They never, not once, said ‘presented like a legit sport’

They said ‘sportslike presentation’ - extremely different

- time limits
- tale of the tape
- wins and losses “matter” - ie> lead somewhere
- stats, analytics

There is your ‘sportslike’ presentation right there

People acting like we should be expecting Pancrase or something


----------



## King187 (Nov 7, 2012)

MontyCora said:


> Sure. Why not?
> 
> Wrestling is fake silly stupid bullshit. If you want to take this absurd Jim Cornette perspective that RASSLIN' is REAL and SERIOUS PLAUSIBLE (worked) COMPETITION then you can go watch NWA Power and old tapes and you'll be just fine. Nobody is forcing you to watch AEW. You can turn it off and stop talking about it if it offends you so.
> 
> Me? My favorite bits of wrestling is often the dumb shit. Undertaker and Kane. The Fiend. Deeply silly characters but it's fun. Little tiny guys vs big huge guys. The huge guy laughs arrogantly and then the little guy does a head scissors and the big guy goes "AHHH WTF IS THIS?!"

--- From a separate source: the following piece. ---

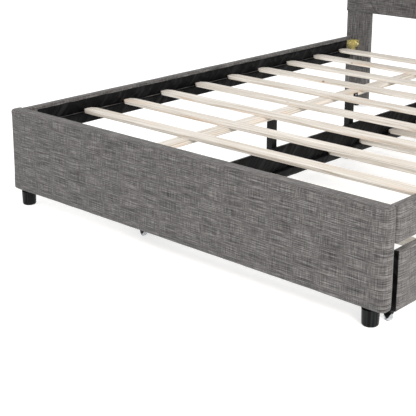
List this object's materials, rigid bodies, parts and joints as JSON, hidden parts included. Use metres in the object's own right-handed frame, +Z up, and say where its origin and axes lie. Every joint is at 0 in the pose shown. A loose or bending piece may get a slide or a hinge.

Fair enough. At least you're consistent in your bad taste.


----------



## Ygor (Jul 19, 2013)

Things can still get more ridiculous. 

*NEXT WEEK: THE REMATCH!*


----------



## La Parka (Oct 28, 2008)

MontyCora said:


> Sure. Why not?
> 
> Wrestling is fake silly stupid bullshit. If you want to take this absurd Jim Cornette perspective that RASSLIN' is REAL and SERIOUS PLAUSIBLE (worked) COMPETITION then you can go watch NWA Power and old tapes and you'll be just fine. Nobody is forcing you to watch AEW. You can turn it off and stop talking about it if it offends you so.
> 
> Me? My favorite bits of wrestling is often the dumb shit. Undertaker and Kane. The Fiend. Deeply silly characters but it's fun. Little tiny guys vs big huge guys. The huge guy laughs arrogantly and then the little guy does a head scissors and the big guy goes "AHHH WTF IS THIS?!"


I never understood people who have this point of view.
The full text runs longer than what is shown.